■ EXTRACTED DATA
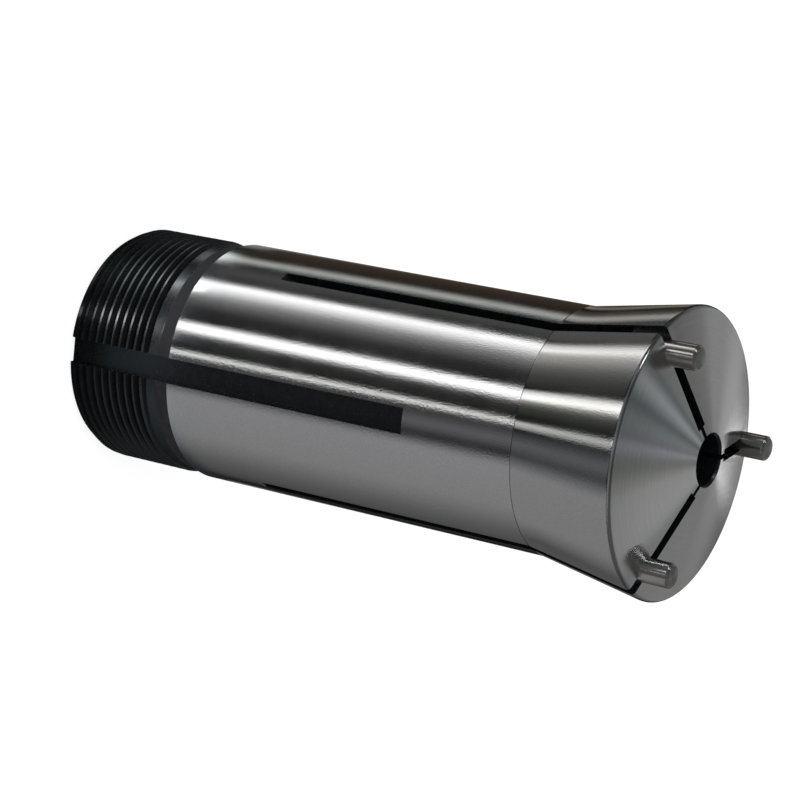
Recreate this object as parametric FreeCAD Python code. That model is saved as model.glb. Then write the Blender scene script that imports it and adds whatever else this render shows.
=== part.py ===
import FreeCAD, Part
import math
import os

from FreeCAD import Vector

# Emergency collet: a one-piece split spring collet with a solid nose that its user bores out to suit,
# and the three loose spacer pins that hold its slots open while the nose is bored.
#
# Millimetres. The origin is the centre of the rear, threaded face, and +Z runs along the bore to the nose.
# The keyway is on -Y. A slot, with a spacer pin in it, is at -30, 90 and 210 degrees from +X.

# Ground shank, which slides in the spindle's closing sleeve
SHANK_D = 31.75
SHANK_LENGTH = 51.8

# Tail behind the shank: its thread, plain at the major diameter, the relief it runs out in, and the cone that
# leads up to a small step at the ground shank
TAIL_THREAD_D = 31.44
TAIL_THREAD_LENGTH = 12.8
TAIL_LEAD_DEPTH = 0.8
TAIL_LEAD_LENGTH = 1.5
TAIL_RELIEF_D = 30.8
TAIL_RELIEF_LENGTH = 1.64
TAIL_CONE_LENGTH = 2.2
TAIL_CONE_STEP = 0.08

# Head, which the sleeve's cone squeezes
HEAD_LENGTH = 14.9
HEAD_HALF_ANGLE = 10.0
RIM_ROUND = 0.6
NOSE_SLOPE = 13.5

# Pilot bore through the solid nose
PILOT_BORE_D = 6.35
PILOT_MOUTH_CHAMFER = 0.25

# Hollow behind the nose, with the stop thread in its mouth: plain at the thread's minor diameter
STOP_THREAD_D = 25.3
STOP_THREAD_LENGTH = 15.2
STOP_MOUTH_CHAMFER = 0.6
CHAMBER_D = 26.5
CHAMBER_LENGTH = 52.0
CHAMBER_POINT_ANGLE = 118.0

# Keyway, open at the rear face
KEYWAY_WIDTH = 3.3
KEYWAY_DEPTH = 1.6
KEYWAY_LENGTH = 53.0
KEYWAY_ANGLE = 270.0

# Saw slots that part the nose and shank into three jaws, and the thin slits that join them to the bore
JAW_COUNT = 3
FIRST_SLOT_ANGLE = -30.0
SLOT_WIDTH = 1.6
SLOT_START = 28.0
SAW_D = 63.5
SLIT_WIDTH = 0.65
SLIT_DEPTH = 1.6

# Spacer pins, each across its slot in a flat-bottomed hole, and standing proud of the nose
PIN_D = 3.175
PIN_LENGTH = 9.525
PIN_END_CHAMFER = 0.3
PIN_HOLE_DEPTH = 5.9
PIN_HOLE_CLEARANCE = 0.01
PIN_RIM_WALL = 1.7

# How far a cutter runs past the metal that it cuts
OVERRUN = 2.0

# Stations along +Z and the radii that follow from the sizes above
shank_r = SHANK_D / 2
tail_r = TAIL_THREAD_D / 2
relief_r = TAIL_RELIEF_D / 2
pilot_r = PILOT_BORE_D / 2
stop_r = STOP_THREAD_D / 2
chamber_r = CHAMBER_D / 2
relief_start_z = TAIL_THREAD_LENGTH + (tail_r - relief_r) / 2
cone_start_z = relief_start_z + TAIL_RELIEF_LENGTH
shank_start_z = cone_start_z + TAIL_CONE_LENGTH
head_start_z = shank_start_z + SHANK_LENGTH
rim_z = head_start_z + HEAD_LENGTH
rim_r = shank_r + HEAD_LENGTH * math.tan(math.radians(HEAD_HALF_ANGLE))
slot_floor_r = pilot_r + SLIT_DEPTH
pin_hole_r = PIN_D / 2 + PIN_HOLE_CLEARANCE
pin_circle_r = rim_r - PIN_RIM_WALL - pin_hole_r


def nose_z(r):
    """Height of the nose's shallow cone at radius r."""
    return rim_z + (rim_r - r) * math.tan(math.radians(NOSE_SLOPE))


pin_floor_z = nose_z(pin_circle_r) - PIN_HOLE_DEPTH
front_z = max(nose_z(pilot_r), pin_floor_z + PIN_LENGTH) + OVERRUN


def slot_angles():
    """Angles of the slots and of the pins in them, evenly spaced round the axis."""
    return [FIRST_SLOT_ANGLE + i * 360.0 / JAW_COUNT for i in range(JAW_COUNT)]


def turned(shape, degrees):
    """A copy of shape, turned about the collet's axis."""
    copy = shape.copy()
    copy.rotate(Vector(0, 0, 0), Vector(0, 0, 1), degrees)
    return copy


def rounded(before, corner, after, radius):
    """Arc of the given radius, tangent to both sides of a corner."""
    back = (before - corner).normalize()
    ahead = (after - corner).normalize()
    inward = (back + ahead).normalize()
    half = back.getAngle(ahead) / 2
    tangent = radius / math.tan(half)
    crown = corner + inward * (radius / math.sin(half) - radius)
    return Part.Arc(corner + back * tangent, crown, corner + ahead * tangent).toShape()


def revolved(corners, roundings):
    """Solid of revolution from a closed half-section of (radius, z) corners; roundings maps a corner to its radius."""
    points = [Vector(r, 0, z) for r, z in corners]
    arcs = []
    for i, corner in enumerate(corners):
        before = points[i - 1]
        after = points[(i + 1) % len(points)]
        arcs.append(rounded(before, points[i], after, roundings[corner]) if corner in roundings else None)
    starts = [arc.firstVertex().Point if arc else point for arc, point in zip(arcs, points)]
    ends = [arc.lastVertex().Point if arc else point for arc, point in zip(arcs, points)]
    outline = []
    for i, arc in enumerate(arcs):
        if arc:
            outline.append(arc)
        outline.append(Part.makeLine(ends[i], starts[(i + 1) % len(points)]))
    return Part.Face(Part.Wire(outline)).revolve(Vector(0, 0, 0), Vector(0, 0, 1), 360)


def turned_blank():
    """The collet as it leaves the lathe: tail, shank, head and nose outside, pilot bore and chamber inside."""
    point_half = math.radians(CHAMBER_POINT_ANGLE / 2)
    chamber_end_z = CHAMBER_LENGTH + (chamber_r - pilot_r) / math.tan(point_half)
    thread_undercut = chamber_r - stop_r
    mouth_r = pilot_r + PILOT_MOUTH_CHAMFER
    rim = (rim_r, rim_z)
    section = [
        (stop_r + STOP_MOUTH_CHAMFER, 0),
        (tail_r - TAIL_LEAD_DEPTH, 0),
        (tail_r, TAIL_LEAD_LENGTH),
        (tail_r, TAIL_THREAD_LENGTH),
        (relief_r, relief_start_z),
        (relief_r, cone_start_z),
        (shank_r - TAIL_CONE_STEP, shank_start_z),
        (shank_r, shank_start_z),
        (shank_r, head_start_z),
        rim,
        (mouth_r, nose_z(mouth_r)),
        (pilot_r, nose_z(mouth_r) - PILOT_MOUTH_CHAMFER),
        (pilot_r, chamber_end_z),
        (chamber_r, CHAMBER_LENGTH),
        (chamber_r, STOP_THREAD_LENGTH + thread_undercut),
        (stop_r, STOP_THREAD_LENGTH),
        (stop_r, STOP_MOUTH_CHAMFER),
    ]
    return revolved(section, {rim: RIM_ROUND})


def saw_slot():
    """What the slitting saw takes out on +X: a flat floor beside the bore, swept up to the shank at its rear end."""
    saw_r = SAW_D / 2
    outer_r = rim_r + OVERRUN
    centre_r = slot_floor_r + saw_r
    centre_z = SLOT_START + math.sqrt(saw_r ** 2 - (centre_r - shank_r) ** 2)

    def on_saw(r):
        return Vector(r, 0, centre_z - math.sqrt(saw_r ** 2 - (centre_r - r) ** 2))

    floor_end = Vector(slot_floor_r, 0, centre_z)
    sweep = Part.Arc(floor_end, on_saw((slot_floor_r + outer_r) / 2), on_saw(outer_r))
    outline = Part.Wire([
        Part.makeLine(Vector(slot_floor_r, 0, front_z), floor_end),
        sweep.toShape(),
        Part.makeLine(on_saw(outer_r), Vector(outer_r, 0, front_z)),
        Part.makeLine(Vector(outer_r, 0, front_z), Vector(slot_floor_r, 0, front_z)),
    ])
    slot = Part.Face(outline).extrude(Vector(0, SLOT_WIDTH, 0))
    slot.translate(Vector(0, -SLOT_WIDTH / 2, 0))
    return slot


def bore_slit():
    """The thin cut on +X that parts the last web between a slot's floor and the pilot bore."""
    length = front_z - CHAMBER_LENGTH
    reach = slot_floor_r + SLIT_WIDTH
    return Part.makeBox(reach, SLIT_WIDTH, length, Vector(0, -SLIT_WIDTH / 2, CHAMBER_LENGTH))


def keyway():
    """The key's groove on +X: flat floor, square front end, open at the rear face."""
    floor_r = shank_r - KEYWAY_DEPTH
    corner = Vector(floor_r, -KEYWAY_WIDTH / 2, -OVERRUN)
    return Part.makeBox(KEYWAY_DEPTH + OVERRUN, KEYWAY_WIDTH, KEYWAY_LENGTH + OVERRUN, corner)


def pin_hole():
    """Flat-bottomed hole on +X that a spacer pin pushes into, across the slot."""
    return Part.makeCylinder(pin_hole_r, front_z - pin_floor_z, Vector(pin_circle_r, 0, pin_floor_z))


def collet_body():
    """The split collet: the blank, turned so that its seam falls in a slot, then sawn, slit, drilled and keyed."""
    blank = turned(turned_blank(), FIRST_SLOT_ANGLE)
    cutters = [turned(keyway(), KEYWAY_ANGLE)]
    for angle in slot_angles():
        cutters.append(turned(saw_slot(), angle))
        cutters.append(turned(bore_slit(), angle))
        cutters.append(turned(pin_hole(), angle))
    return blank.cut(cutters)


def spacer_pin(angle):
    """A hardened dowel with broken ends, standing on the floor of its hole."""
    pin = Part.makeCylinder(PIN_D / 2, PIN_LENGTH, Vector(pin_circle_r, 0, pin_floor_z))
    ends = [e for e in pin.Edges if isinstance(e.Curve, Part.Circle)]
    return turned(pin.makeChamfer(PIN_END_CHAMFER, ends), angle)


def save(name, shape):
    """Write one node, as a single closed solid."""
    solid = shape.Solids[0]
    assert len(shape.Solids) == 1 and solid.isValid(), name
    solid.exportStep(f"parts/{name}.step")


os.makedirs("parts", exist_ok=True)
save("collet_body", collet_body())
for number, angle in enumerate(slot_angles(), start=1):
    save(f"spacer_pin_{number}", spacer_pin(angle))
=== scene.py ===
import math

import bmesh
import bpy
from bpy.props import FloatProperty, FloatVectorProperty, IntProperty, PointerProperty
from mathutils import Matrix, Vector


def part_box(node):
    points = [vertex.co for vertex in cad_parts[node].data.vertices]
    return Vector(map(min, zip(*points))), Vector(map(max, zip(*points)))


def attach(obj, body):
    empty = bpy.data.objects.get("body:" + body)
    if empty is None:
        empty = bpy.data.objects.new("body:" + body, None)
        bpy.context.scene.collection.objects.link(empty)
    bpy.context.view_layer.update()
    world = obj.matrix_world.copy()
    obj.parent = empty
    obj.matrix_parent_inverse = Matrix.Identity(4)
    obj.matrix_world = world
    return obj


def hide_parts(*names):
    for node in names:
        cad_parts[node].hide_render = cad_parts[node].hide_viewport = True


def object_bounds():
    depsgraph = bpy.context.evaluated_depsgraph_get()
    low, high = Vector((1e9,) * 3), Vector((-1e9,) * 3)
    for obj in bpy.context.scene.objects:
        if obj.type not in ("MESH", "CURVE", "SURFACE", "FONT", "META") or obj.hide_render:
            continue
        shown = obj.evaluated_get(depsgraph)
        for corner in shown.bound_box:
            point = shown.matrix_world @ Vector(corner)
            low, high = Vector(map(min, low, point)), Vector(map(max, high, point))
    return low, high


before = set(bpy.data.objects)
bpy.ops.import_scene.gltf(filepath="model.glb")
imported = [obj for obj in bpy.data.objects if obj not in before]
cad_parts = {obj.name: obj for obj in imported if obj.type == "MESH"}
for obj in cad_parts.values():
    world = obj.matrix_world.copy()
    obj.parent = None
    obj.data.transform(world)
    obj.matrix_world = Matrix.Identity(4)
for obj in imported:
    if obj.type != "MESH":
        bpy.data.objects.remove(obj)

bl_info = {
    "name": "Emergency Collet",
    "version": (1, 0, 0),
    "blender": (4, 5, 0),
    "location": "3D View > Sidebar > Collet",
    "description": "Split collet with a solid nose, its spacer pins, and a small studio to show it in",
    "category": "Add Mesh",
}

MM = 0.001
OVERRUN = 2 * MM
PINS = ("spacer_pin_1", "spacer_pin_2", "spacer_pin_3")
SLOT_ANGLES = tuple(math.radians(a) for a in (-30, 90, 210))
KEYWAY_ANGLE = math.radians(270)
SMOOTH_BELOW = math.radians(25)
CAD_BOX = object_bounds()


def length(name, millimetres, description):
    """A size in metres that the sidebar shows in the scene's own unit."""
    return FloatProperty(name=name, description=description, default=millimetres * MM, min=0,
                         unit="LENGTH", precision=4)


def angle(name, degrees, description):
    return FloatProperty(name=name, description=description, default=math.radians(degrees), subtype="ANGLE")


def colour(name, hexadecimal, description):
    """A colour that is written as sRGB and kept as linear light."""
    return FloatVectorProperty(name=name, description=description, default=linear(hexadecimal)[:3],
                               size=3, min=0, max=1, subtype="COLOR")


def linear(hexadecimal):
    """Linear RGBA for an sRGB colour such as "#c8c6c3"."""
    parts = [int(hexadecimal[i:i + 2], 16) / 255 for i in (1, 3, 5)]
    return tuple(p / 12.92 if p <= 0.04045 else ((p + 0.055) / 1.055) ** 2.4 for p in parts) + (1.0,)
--
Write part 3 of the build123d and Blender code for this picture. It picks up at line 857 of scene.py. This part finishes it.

■ YOUR GOAL
Extract, word for word, the line containing "return turned(pin.makeChamfer(PIN_END_CHAMFER, ends), angle)", the line containing "bpy.context.scene.collection.objects.link(empty)", and every line between them.

■ EXPECTED ANSWER
    return turned(pin.makeChamfer(PIN_END_CHAMFER, ends), angle)


def save(name, shape):
    """Write one node, as a single closed solid."""
    solid = shape.Solids[0]
    assert len(shape.Solids) == 1 and solid.isValid(), name
    solid.exportStep(f"parts/{name}.step")


os.makedirs("parts", exist_ok=True)
save("collet_body", collet_body())
for number, angle in enumerate(slot_angles(), start=1):
    save(f"spacer_pin_{number}", spacer_pin(angle))
=== scene.py ===
import math

import bmesh
import bpy
from bpy.props import FloatProperty, FloatVectorProperty, IntProperty, PointerProperty
from mathutils import Matrix, Vector


def part_box(node):
    points = [vertex.co for vertex in cad_parts[node].data.vertices]
    return Vector(map(min, zip(*points))), Vector(map(max, zip(*points)))


def attach(obj, body):
    empty = bpy.data.objects.get("body:" + body)
    if empty is None:
        empty = bpy.data.objects.new("body:" + body, None)
        bpy.context.scene.collection.objects.link(empty)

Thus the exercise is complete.